4. Be careful what you copy from others. This requires simple common sense. A mother born in 1840 is unlikely to have had a daughter born in 1845; women had a lot of children, but never four months apart; dates on tombstone might be wrong, but a mother who died before 1860 did not have a child born in 1870; a man might marry at age 14, but not at age 4. Just because something has been published in a book does not necessarily make it more accurate than your family Bible.

What advice would you give people in captioning old photos which would help future generations in their research?

This drives my father crazy. He had a pile of old family photos, and has no idea who the people are. “Why can’t people write names on the back?” he complains.

For the photos that I’ve digitized, I’ve tried to give them a meaningful name, with a date if I know it, and then I put them in my family tree with the correct record, or on my computer in a folder for that branch of the family.  I try to keep it simple, because I know if I make a complex system I’ll just find it too much work and stop doing it. Over time, I hope to improve my system.

It’s too bad that a lot of family history gets thrown out because no one remembers who the people in the family photos are. Sometimes once you do the family tree you can sort out who the family groups might be, based on the approximate date of the fashions and the size of the family. If you aren’t sure, you can always write “I think this must be cousin Gertie”.

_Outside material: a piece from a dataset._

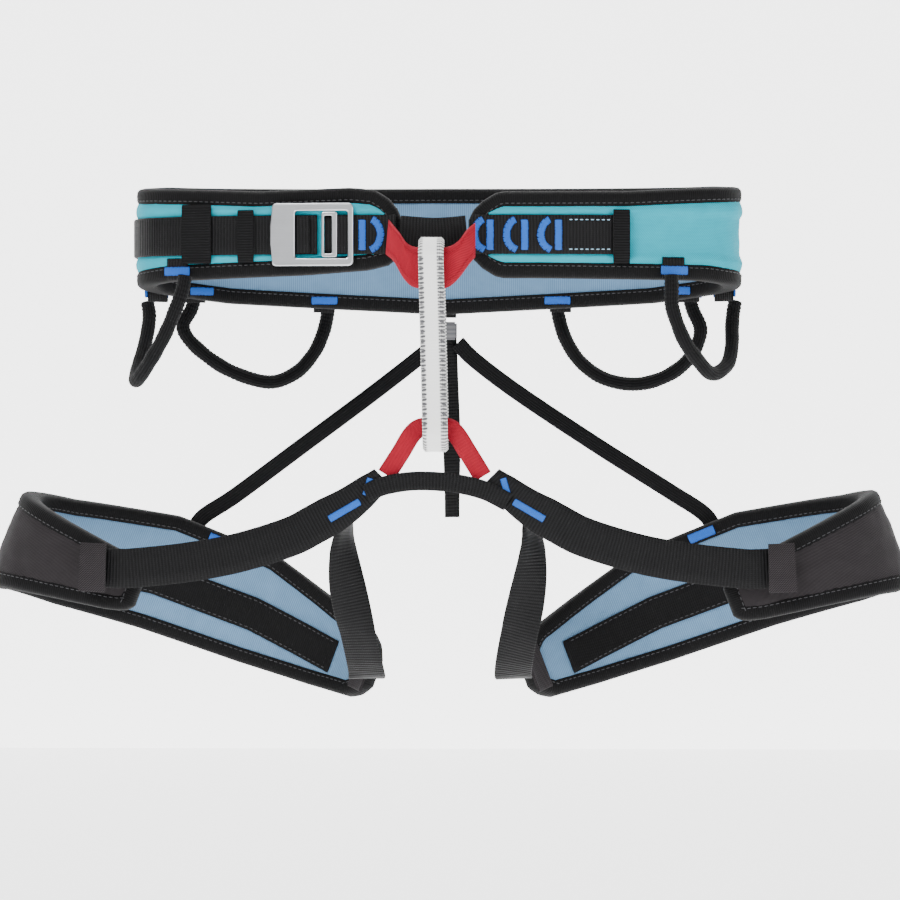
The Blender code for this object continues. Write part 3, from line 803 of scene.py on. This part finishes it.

I have a photo labelled “Burlington PEI” that someone gave my grandfather. Are my great grandparents in the group? I am going to put it on my website in the hope that someone might know. I also have a picture of a woman who I think is Margaret Boulter Dyment. I’ve put it on her record, with a note that I’m not sure. I was lucky with my Aunt Laura’s photos because the pictures were labelled with enough just information to identify the people.